**Written exercise**.
Write out the whole of the material exactly.

-- begin --

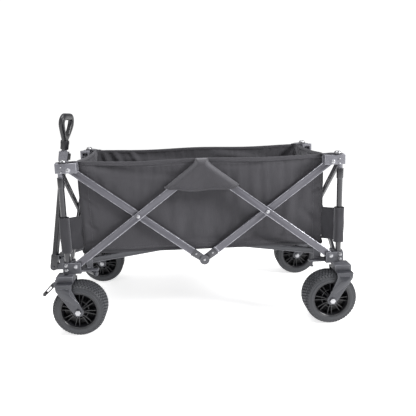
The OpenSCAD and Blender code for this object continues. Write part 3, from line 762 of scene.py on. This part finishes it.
def gripMesh():
    def loop(shoulder, foot, floor):
        ring = []
        circles = ((0.023, 0.078, shoulder), (-0.023, 0.078, shoulder), (0.0, 0.018, foot))
        for k in range(grip["around"]):
            angle = pi / 2 + 2 * pi * k / grip["around"]
            aim = Vector((cos(angle), sin(angle)))
            best = max(circles, key=lambda c: c[0] * aim.x + c[1] * aim.y + c[2])
            ring.append(Vector((best[0] + aim.x * best[2], best[1] + aim.y * best[2])))
        # spread the points evenly along the loop
        closed = ring + [ring[0]]
        lengths = [0.0]
        for a, b in zip(closed, closed[1:]):
            lengths.append(lengths[-1] + (b - a).length)
        even = []
        for k in range(grip["around"]):
            want = lengths[-1] * k / grip["around"]
            j = next(i for i in range(len(lengths) - 1) if lengths[i + 1] >= want)
            share = (want - lengths[j]) / max(1e-9, lengths[j + 1] - lengths[j])
            p = closed[j].lerp(closed[j + 1], share)
            even.append(Vector((p.x, max(p.y, floor))))
        return even

    outer, inner = loop(*grip["outer"]), loop(*grip["inner"])
    rings = []
    for a, b in zip(outer, inner):
        middle, half = (a + b) / 2, (a - b) / 2
        thick = grip["thick"] / 2 * (0.86 + 0.14 * min(1.0, a.y / 0.05))
        ring = []
        for s in range(grip["section"]):
            angle = 2 * pi * s / grip["section"]
            c, d = cos(angle), sin(angle)
            u = (abs(c) ** grip["bend"]) * (1 if c > 0 else -1)
            w = (abs(d) ** grip["bend"]) * (1 if d > 0 else -1)
            p = middle + half * u
            ring.append((w * thick, p.x, grip["base"] + p.y))
        rings.append(ring)
    loopMesh = sweptMesh("gripLoop", rings + [rings[0]], False)
    neck = turnedMesh("gripNeck", [(0.0102, -0.022), (0.0142, -0.022), (0.0150, -0.019), (0.0150, -0.006),
                                   (0.0162, 0.004), (0.0150, 0.012), (0.0102, 0.012)], 40)
    neck.transform(Matrix.Translation((0, 0, grip["base"])) @ Matrix.Rotation(radians(90), 4, "X"))
    joined = joinMeshes("grip", [cleanMesh(loopMesh, 60), neck])
    joined.transform(handleFrame @ Matrix.Rotation(grip["turn"], 4, "Z"))
    return joined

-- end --

**Output of the task**.
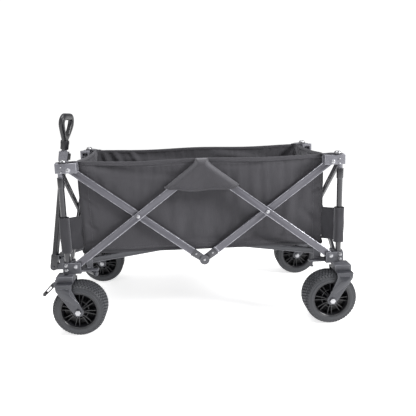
The OpenSCAD and Blender code for this object continues. Write part 3, from line 762 of scene.py on. This part finishes it.
def gripMesh():
    def loop(shoulder, foot, floor):
        ring = []
        circles = ((0.023, 0.078, shoulder), (-0.023, 0.078, shoulder), (0.0, 0.018, foot))
        for k in range(grip["around"]):
            angle = pi / 2 + 2 * pi * k / grip["around"]
            aim = Vector((cos(angle), sin(angle)))
            best = max(circles, key=lambda c: c[0] * aim.x + c[1] * aim.y + c[2])
            ring.append(Vector((best[0] + aim.x * best[2], best[1] + aim.y * best[2])))
        # spread the points evenly along the loop
        closed = ring + [ring[0]]
        lengths = [0.0]
        for a, b in zip(closed, closed[1:]):
            lengths.append(lengths[-1] + (b - a).length)
        even = []
        for k in range(grip["around"]):
            want = lengths[-1] * k / grip["around"]
            j = next(i for i in range(len(lengths) - 1) if lengths[i + 1] >= want)
            share = (want - lengths[j]) / max(1e-9, lengths[j + 1] - lengths[j])
            p = closed[j].lerp(closed[j + 1], share)
            even.append(Vector((p.x, max(p.y, floor))))
        return even

    outer, inner = loop(*grip["outer"]), loop(*grip["inner"])
    rings = []
    for a, b in zip(outer, inner):
        middle, half = (a + b) / 2, (a - b) / 2
        thick = grip["thick"] / 2 * (0.86 + 0.14 * min(1.0, a.y / 0.05))
        ring = []
        for s in range(grip["section"]):
            angle = 2 * pi * s / grip["section"]
            c, d = cos(angle), sin(angle)
            u = (abs(c) ** grip["bend"]) * (1 if c > 0 else -1)
            w = (abs(d) ** grip["bend"]) * (1 if d > 0 else -1)
            p = middle + half * u
            ring.append((w * thick, p.x, grip["base"] + p.y))
        rings.append(ring)
    loopMesh = sweptMesh("gripLoop", rings + [rings[0]], False)
    neck = turnedMesh("gripNeck", [(0.0102, -0.022), (0.0142, -0.022), (0.0150, -0.019), (0.0150, -0.006),
                                   (0.0162, 0.004), (0.0150, 0.012), (0.0102, 0.012)], 40)
    neck.transform(Matrix.Translation((0, 0, grip["base"])) @ Matrix.Rotation(radians(90), 4, "X"))
    joined = joinMeshes("grip", [cleanMesh(loopMesh, 60), neck])
    joined.transform(handleFrame @ Matrix.Rotation(grip["turn"], 4, "Z"))
    return joined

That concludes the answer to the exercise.